Wandering Souls, her first novel, was long-listed for the Women’s Prize for Fiction, the Carnegie Medal, the Prix Femina Étranger, and was short-listed for the Waterstones Debut Fiction Prize. She has won the Fragonard Prize for Foreign Literature, a Somerset Maugham Award, and a London Writers’ Award. In 2025, she was selected as one of Forbes’ 30 Under 30 Europe.

Celestial Lights is loosely inspired by the myth of Odysseus and shifts this classic tale into the contemporary. It follows an astronaut who is commissioned for a groundbreaking adventure into space, however, for the entire ten-year journey, they will lose all communications with Earth.

Let’s get to know Cecile as she talks favorite novels, research behind her story, her TBR and more!

What are some of your favorite novels?

The list varies a bit depending on my mood, but some all-time favourites include One Hundred Years of Solitude by Gabriel García Márquez, The Memory Police by Yōko Ogawa, Norwegian Wood by Haruki Murakami, and Tender is the Night by F. Scott Fitzgerald.

When did you know you wanted to become an author?

I don’t think there was a single moment in particular. I’ve always enjoyed the act of writing, and creative writing was probably my best subject at school – but I didn’t really think of it as a viable career option! As a teenager I thought of becoming a screenwriter, then a journalist, and then an academic. It’s only when I was in my early twenties, and began work on my first novel, that I realised fiction was what I really loved writing.   

Can you detail the inspiration behind Celestial Lights?

I’ve always find it fascinating how our universe surrounds us, is all-encompassing, yet remains so full of mysteries. I was also interested in the dichotomy of writing a novel that, while having some sci-fi elements, retained a very humane and grounded core.

At the time, I was also thinking a lot about notions of ambition and relationships: what happens when these two things come into conflict? We see that struggle a lot in our culture, whether through athletes forsaking retirement at the expense of their health, artists shutting themselves away to create their work, scientists conducting their research days and nights…  our personal lives and private goals do not always align, and often, we have to sacrifice elements of one or the other. I wanted to write a protagonist wrestling with that conflict, too. 

What type of research did you conduct for the story?

My Alma Mater, University College London, let me attend some lectures on astrophysics and our solar system, which gave me much-needed basics on those topics. I also read books like The Future of Humanity by Michio Kaku to get a better idea of some of the challenges that space travel face, and the directions it’s taking. I read British Astronaut Tim Peake’s autobiography Limitless, which gave me a better grasp on the workings of the European space industry (though I’ve fictionalised it in my novel), and life on the International Space Station.

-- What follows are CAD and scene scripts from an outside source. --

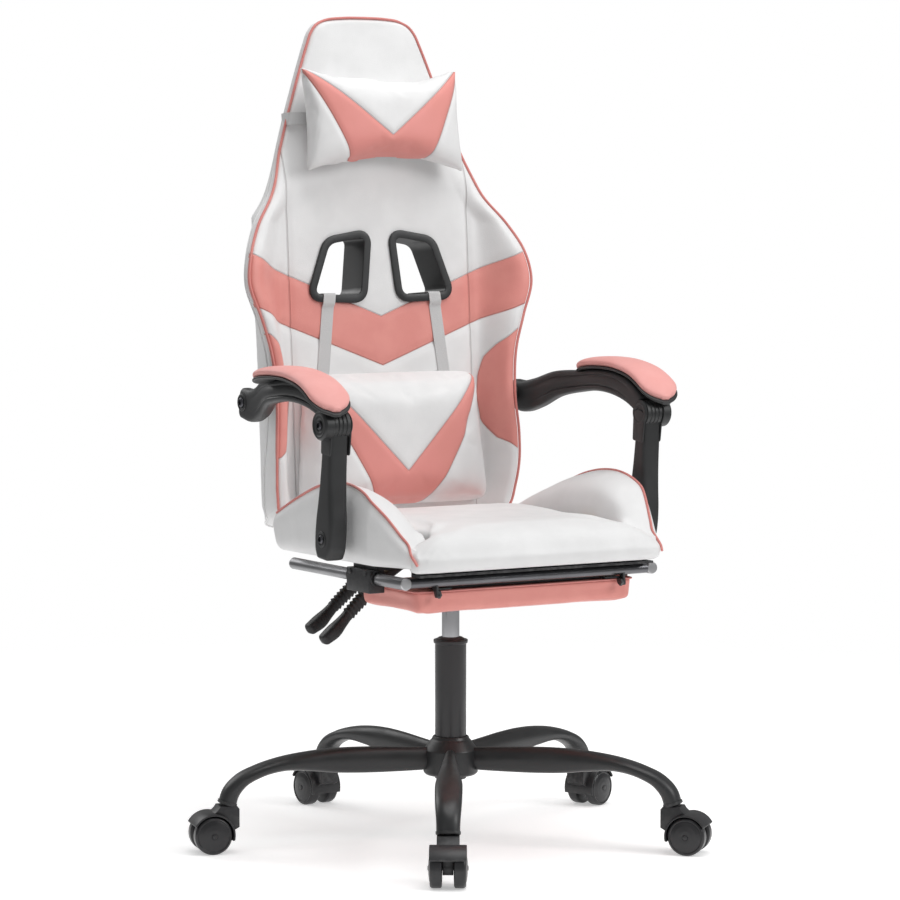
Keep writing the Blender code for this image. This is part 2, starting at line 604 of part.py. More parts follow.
def build_footrest_pad():
    """A padded board, face down when stowed, on a steel bracket whose lugs turn on the flip pins."""
    top = FLIP_Z + 0.0065
    middle = Vector((0, (PAD_FRONT + PAD_REAR) / 2, top - PAD_THICK / 2))
    half_long = (PAD_REAR - PAD_FRONT) / 2
    rings = []
    for inset, z in ((0.004, 0.5), (0.0, 0.38), (0.0, -0.1), (0.006, -0.4), (0.016, -0.5)):
        centre = middle + Vector((0, 0, z * PAD_THICK))
        rings.append(oval(centre, Vector((1, 0, 0)), Vector((0, 1, 0)), PAD_HALF - inset, half_long - inset,
                          28, 7.0))
    pivot = Vector((0, FLIP_Y, FLIP_Z))
    add_world("footrest_pad", rings, "pink_leather", pivot)
    plate_low = top + GAP
    plate = box((-0.150, PAD_FRONT + 0.012, plate_low), (0.150, PAD_REAR - 0.035, plate_low + 0.0022))
    bracket = add_world("footrest_pad_bracket", plate, "black_metal", pivot)
    for side, sign in SIDES:
        x0, x1 = sorted((sign * (EAR_X - GAP - 0.004), sign * (EAR_X - GAP)))
        arm0, arm1 = sorted((sign * 0.140, x1 if sign > 0 else x0))
        lug = [(PAD_FRONT - GAP, plate_low + 0.0022), (FLIP_Y - 0.002, FLIP_Z + 0.0055), (FLIP_Y - 0.0055, FLIP_Z),
               (FLIP_Y, FLIP_Z - 0.0055), (PAD_FRONT - 0.003, FLIP_Z - 0.003), (PAD_FRONT - GAP, FLIP_Z)]
        weld(bracket, add_world("lug_blank", side_prism(lug, x0, x1)))
        strip = box((arm0, PAD_FRONT - 0.003, plate_low), (arm1, PAD_FRONT + 0.020, plate_low + 0.0022))
        weld(bracket, add_world("lug_strip", strip))
        carve(bracket, add_world("lug_hole", rod_x((FLIP_Y, FLIP_Z), FLIP_PIN + GAP, x0 - 0.01, x1 + 0.01)))


# Back

def along(table, z):
    """The value at z in a table of (z, value) rows."""
    for (z0, low), (z1, high) in zip(table, table[1:]):
        if z <= z1:
            return low + (high - low) * max(0.0, z - z0) / (z1 - z0)
    return table[-1][1]


def head_bend(z):
    """How far the back has curved rearward at this height."""
    span = HEAD_OUTLINE[-1][0] - BEND_FROM
    return HEAD_BEND * (max(0.0, z - BEND_FROM) / span) ** 1.5


def pillow_bend(z):
    """The bend's tangent at the head pillow, so that the pillow and its strap lie along the back."""
    step = 0.001
    slope = (head_bend(HEAD_PILLOW_Z + step) - head_bend(HEAD_PILLOW_Z - step)) / (2 * step)
    return head_bend(HEAD_PILLOW_Z) + slope * (z - HEAD_PILLOW_Z)


def back_section(z, half, wing, rear):
    """Flat in the middle, with side wings that stand forward, thin at their edges."""
    shoulder = min(0.185, half - 0.045)
    knee = min(0.205, half - 0.016)
    edge = BACK_FACE - wing
    side = [(shoulder, BACK_FACE), (half - 0.022, BACK_FACE - 0.75 * wing), (half - 0.008, edge),
            (half, edge + 0.008), (half - 0.001, edge + along(BACK_DEPTH, z)), (knee, rear - 0.003),
            (knee - 0.012, rear)]
    bend = head_bend(z)
    return [(x, y + bend, z) for x, y in side] + [(-x, y + bend, z) for x, y in reversed(side)]


def build_back_cushion():
    rings = []
    for z, margin, wing in BACK_OUTLINE:
        rings.append(back_section(z, BOARD_HALF + margin, wing, BACK_REAR))
    top = HEAD_OUTLINE[-1][0]
    for z, half in HEAD_OUTLINE:
        thin = 0.014 * (z - HEAD_OUTLINE[0][0]) / (top - HEAD_OUTLINE[0][0])
        rings.append(back_section(z, half, 0.0, BACK_REAR - thin))
    cushion = add_back("back_cushion", rings, "white_leather")
    for label, low, high in frame_boxes(GAP, 0.030):
        carve(cushion, add_back("frame_groove", box(low, high)))
    for side, sign in SIDES:
        hole = grommet_outline(GROMMET_WALL + GAP, sign)
        walls = [[(x, y, z) for x, z in hole] for y in (-0.1, 0.1)]
        carve(cushion, add_back("grommet_hole_" + side, walls))
        pivot = back_place(BEAM_PIVOT)
        x0, x1 = sorted((sign * (BOARD_HALF - 0.020), sign * (BOLSTER_OUT + 0.02)))
        carve(cushion, add_back("beam_bolt_hole", rod_x(pivot, BOLT_RADIUS + 0.001, x0, x1)))
        s0, s1 = sorted((sign * (BOARD_HALF - 0.016), sign * (PLATE_X + TAB + 0.007)))
        slot = box((s0, -0.10, -0.06), (s1, 0.024, 0.026))
        carve(cushion, add_back("hinge_slot", slot))


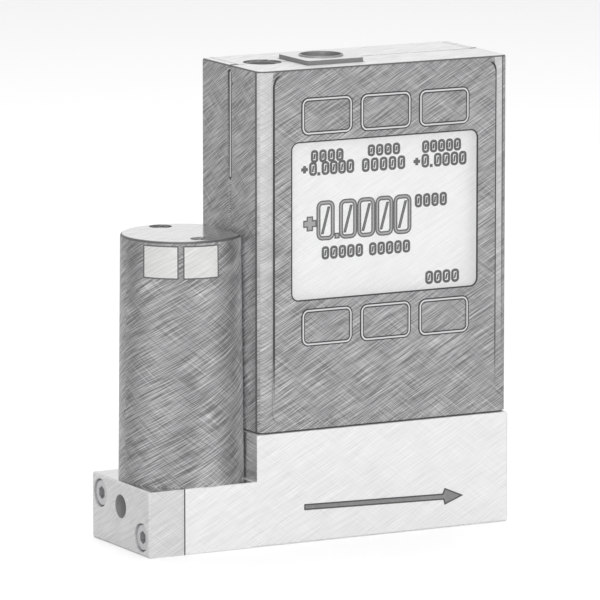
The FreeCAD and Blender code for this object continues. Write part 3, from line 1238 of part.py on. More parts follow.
def make_data_connector():
    half = "Size.connector_size / 2"
    bottom = "Size.housing_top - Size.connector_depth"
    bore_depth = "Size.shield_depth + Size.socket_gap"
    block = round_upright("connector_rounded", box(
        "connector_blank", (f"Place.connector_x - {half}", f"Place.connector_x + {half}"),
        (f"Place.connector_y - {half}", f"Place.connector_y + {half}"), (bottom, "Place.connector_top")),
        "Size.connector_corner_radius", "Z")
    floor = f"Place.connector_top - ({bore_depth})"
    bore = rod("connector_bore", ("Place.connector_x", "Place.connector_y", floor),
               "Size.shield_radius + Size.fit_gap", bore_depth)
    insert_height = f"{bore_depth} - Size.insert_depth"
    insert = rod("connector_insert", ("Place.connector_x", "Place.connector_y", f"{floor} - Size.socket_gap"),
                 "Size.insert_radius", f"{insert_height} + Size.socket_gap")
    holes = []
    contacts = []
    for number in range(8):
        angle = f"{number + 1} * Size.contact_step * 1 deg"
        x = f"Place.connector_x + Size.contact_ring_radius * sin({angle})"
        y = f"Place.connector_y + Size.contact_ring_radius * cos({angle})"
        start = f"Place.connector_top - Size.insert_depth - Size.contact_length"
        holes.append(rod(f"contact_hole_{number + 1}", (x, y, start), "Size.contact_radius + Size.fit_gap",
                         "Size.contact_length"))
        contacts.append(rod(f"contact_{number + 1}", (x, y, start), "Size.contact_radius",
                            "Size.contact_length - Size.insert_depth"))
    moulding = fuse("connector_moulding", [cut("connector_socket", block, [bore]), insert])
    finish_piece(cut("connector_body", moulding, holes), "data_connector")
    tube = rod("shield_blank", ("Place.connector_x", "Place.connector_y", floor), "Size.shield_radius",
               f"{bore_depth} + Size.shield_proud")
    core = rod("shield_core", ("Place.connector_x", "Place.connector_y", floor),
               "Size.shield_radius - Size.shield_thickness", f"{bore_depth} + Size.shield_proud")
    finish_piece(cut("shield_tube", tube, [core]), "data_connector_shield")
    finish_piece(group("contact_set", contacts), "data_connector_pins")


# Pressure sensor

def make_sensor():
    top = "Place.sensor_floor + Size.seal_section + Size.sensor_height"
    low = "Place.sensor_floor + Size.seal_section"
    shoulder = f"{top} - Size.sensor_chamfer"
    can = turned("sensor_can", [
        ("Size.sensor_tap_radius", low), ("Size.sensor_radius", low), ("Size.sensor_radius", shoulder),
        ("Size.sensor_radius - Size.sensor_chamfer", top), ("0", top),
        ("0", f"{low} + Size.sensor_height / 2"),
        ("Size.sensor_tap_radius", f"{low} + Size.sensor_height / 2"),
    ], x="Place.sensor_x")
    pin_y = "Place.main_front - Size.sensor_pin_radius"
    pins = [can]
    pin_count = 4
    for number in range(pin_count):
        x = f"Place.sensor_x + ({number} - {(pin_count - 1) / 2}) * Size.sensor_pin_pitch"
        pins.append(rod(f"sensor_pin_{number + 1}", (x, pin_y, shoulder), "Size.sensor_pin_radius",
                        f"Size.main_board_bottom + Size.sensor_pin_overlap - ({shoulder})"))
    finish_piece(fuse("sensor_with_pins", pins), "pressure_sensor")
    seal_centre = ("Place.sensor_x", "0", "Place.sensor_floor + Size.seal_section / 2")
    seal = seal_ring("sensor_seal_ring", seal_centre, "Size.sensor_radius - Size.seal_section",
                     "Size.seal_section")
    finish_piece(seal, "sensor_seal")


# Leads between the coil and the main board

def make_leads():
    plug_left = "Place.board_left"
    centre_y = "Place.lead_y"
    wound = "(Place.tube_radius + Size.coil_gap + Size.bobbin_wall + Size.winding_depth)"
    start_x = (f"Place.valve_x + sqrt({wound}^2 - (abs(Place.lead_y) - Size.lead_radius)^2)"
               " + Size.fit_gap")
    leads = []
    for number, sign in enumerate(("-", "+"), start=1):
        z = f"Size.lead_height {sign} Size.lead_pitch / 2"
        leads.append(rod(f"lead_{number}", (start_x, centre_y, z), "Size.lead_radius",
                         f"{plug_left} - ({start_x})", "X"))
    finish_piece(group("lead_pair", leads), "coil_leads")
    half = "Size.lead_plug_height / 2"
    plug = box("lead_plug", (plug_left, f"{plug_left} + Size.lead_plug_width"),
               ("Place.lead_y - Size.lead_pitch", "Place.main_front"),
               (f"Size.lead_height - {half}", f"Size.lead_height + {half}"))
    finish_piece(plug, "coil_lead_plug")


def check_document():
    """Stop if anything in the document failed or came out empty."""
    document.recompute()
    for item in document.Objects:
        if "Invalid" in item.State or "Error" in item.State:
            raise RuntimeError(f"{item.Name} is {item.State}")
    for name, item in finished.items():
        if item.Shape.isNull() or not item.Shape.isValid() or not item.Shape.Solids:
            raise RuntimeError(f"{name} has no valid solid")


make_flow_body()
make_valve_block()
make_end_block()
make_block_fittings()
make_valve()
make_coil()
make_valve_cover()
make_labels()
make_front_shell()
make_rear_cover()
make_rear_screws()
make_housing_fittings()
make_film()
make_keys()
make_display()
make_boards()
make_power_jack()
make_data_connector()
make_sensor()
make_leads()
check_document()

os.makedirs("parts", exist_ok=True)
for name, item in finished.items():
    item.Shape.exportStep(f"parts/{name}.step")
print(len(finished), "pieces")
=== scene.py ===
import bmesh
import bpy
import json
import math
from mathutils import Matrix, Vector


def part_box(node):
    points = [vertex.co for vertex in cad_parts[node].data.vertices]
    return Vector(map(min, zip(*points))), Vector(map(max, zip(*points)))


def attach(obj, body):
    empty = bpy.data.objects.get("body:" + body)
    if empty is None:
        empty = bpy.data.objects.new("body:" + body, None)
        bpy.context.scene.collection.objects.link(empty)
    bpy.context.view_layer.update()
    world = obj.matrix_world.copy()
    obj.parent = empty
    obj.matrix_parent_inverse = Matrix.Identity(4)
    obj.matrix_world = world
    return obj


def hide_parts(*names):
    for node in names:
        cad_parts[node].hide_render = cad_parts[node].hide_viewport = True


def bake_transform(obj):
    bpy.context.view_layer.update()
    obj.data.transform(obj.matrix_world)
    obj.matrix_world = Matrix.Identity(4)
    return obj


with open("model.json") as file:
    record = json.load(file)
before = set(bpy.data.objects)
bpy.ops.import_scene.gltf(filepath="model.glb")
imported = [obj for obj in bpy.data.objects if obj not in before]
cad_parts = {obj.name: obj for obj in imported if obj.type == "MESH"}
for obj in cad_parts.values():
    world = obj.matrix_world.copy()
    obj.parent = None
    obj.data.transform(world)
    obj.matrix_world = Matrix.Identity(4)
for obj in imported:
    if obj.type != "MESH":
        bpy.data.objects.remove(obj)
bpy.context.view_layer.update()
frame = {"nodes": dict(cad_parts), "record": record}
nodes = frame["nodes"]

MM = 0.001
HOUSING_BODY = "controller"

film_low, film_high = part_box("front_overlay")
shell_low, shell_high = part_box("front_shell")
lens_low, lens_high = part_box("display_window")
tube_low, tube_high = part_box("guide_tube")
labels_low, labels_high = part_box("valve_labels")
end_low, end_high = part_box("inlet_end_block")
flow_low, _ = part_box("flow_body")
panel_low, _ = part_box("display_panel")
_, cover_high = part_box("valve_cover")
cover_axis_x = (tube_low[0] + tube_high[0]) / 2


# Shader node groups

SOCKET_KINDS = {float: "NodeSocketFloat", tuple: "NodeSocketColor", Vector: "NodeSocketVector"}
GREY = (0.5, 0.5, 0.5, 1.0)
NO_PLACE = Vector((0, 0, 0))
COVER_RADIUS = 14 * MM
# Slant in degrees, stretch along the stroke and share of each layer of strokes
STROKE_LAYERS = ((-27.0, 0.02, 1.0), (-31.0, 0.035, 0.8), (38.0, 0.02, 0.5))
DARKEST_STROKE = 0.5
STROKE_SWING, SOFT_SWING = 4.0, 1.1
# Broad patches of shade: noise scale, detail and share
STROKE_PATCHES = (110.0, 2.0, 0.14)
SPECKLE_PATCHES = (60.0, 3.0)
SPECKLE_ROUGHNESS = (0.2, 0.4)
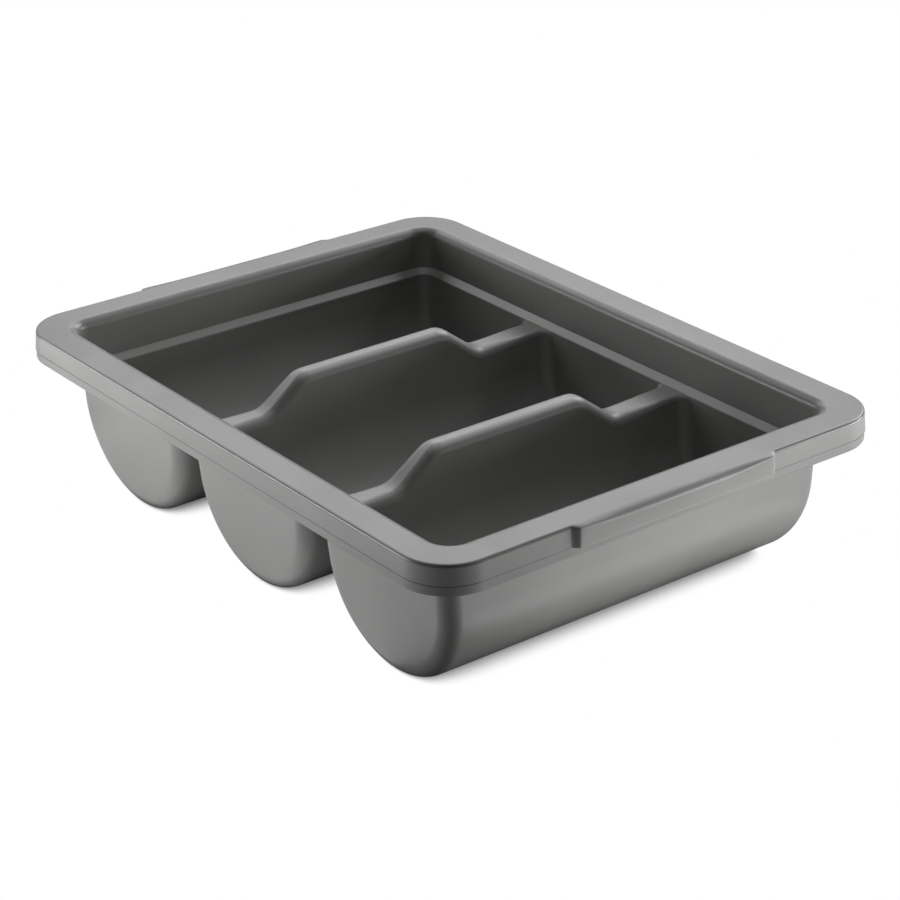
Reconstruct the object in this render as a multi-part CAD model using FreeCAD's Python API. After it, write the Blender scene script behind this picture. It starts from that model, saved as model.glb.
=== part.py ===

The NASA and ESA websites are also incredibly thorough and contain a lot of information on their current and past missions and the technologies they’re working on. I love this interactive rendering of the Solar System that NASA has, which allows you to see celestial bodies and the spacecrafts currently in their midst. 

What was your favorite chapter or part to write?

I liked writing the University chapters. They made me feel nostalgic for that time (like my protagonist Ollie, I left my home at eighteen to attend university in London), and made me reflect on my own journey since then. 

It’s also a really formative time for Ollie: it’s the first time readers meet him untethered from his family and home, trying to find out who he is and who he wants to become. Furthermore, it’s when the novel starts incorporating some of it’s more speculative elements, including the space mission and some of the technologies and science advancements that our real world do not have. Drip-feeding some of that information, while shaping Ollie’s character in a way that felt effortless and didn’t weigh down the plot, was an interesting challenge! 

What are you currently reading and what’s on your TBR (to be read) list?

I’m currently reading Kitten by Stacey Yu, a debut novel that’s coming out this summer. Non-fiction wise, I’m reading the essay collection Crossing the Wine-Dark Sea by the classicist Emily Wilson. Up next, I’m very much looking forward to reading Ply, the new novel by Hernan Diaz, as well as Sky City by Jacqueline Crooks.